First, you need to describe what you are trying to accomplish.

I think there would be a certain debatable order, to achieve that a year has exactly the duration proportional to a whole number of seconds and a whole number of revolutions of the earth.

  1. define a way to measure time.
  2. define the duration of the year, in seconds, that defines a single circular orbit, with a single radius and velocity of the CM of the earth-moon system.
  3. adjust the rotation period so that it is a whole number, whichever you prefer exactly 365 or 366 in a year.
  4. make the moon rotate circularly a whole number of times around the Earth in the period of one year so that the CM of the system is located exactly in the same position at the same time in the next revolution with the same relative position of the Earth and the moon.

As a first step toward this, you claimed a need to define the second according to some arbitrary external standard. Specifically, "299792458 / c". [Be careful. Units matter].

I already fixed it.Please tell me if I can explain it better now.
This thread is a mental exercise with many possible creative solutions.
Regards
 
  • #44
Richard R Richard said:
  1. define a way to measure time.
  2. define the duration of the year, in seconds, that defines a single circular orbit, with a single radius and velocity of the CM of the earth-moon system.
  3. adjust the rotation period so that it is a whole number, whichever you prefer exactly 365 or 366 in a year.
  4. make the moon rotate circularly a whole number of times around the Earth in the period of one year so that the CM of the system is located exactly in the same position at the same time in the next revolution with the same relative position of the Earth and the moon.
We already have clocks. We can already measure time. None of the above steps actually depend on the second being defined in any particular way. Or at all.

We can arrange for the earth-moon CM to have a circular orbit without defining the second.
We can arrange for the moon to make 13 orbits per year without defining the second.
We can arrange for the Earth to make 366 rotations per year without defining the second.
We can then, if we choose, define the second as 1/86400 of the solar day.

The first three are massive engineering challenges. The last one is trivial.
 
  • #45
jbriggs444 said:
We already have clocks. We can already measure time. None of the above steps actually depend on the second being defined in any particular way. Or at all.
I disagree. You can match a multiple of the period of rotation of the Earth on its own axis with the period of translation of the earth, but this period does not necessarily result in an integer number of seconds, if the scale with the second as we currently define it is preserved. .
The 22 hundredths of a second in 365d5h 48 '45.22s, which is the current average period of a tropical year, makes it not an integer measure of seconds, so if it is required that there be no deviation in the future with respect to integer values of a second , the period of revolution will be required to be an integer multiple of that unit, therefore you must previously define it, after that choose the duration of a year in seconds as you prefer and the number of days you want of days within that year dividing by 86400, if you prefer that a day lasts similar to what it lasts today, which should give you an integer as well, so you can define the rest of the variables, orbital radius, rotation speed, angular speed, number of revolutions of the moon, I guess 13 to minimize energy expenditure in moving it… .etc…
 
  • #46
Much as the topic might draw some interesting detail out (seems to have ended now, though?), of course it is better to be 'slightly off' than trying to perfectly align time, even if we could do it. The Earth is slowing down as it pushes its tides against the Moon's gravity, so whatever you do today will change again in a few hundred years, never be exact. And that's not looking at the natural orbital cycles.

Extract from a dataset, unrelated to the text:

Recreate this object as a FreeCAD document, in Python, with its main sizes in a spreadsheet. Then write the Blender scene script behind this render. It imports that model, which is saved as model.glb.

So it'll always be a case of 'fewer' leap seconds/days, than eliminating them.
 
  • #47
If it were already a fact that we could move the moon, change the orbit of the Earth with respect to the sun and slow down the rotation of the earth, why should not we rearrange everything again every time the first difference of a second arises in any of the periods, whatever the cause, tides, earthquakes,… .etc, we could even predict how often that may happen.
 
  • #48
You can not eliminate leap year unless each day is about .98634 minutes longer. Soon 12 midnight by the CLOCK will be a 1am then 2am then 3am & so on until 4 years later 12midnight will be back to 12 midnight again. Every day you need to go to work about .98634 minutes later. You need to remember to go to work or school at a different time every day. How crazy is that.
 
  • #49
gary350 said:
Every day you need to go to work about .98634 minutes later.
I was amused to learn that staff on the Mars project were working Mars time so they could work 'in the light'.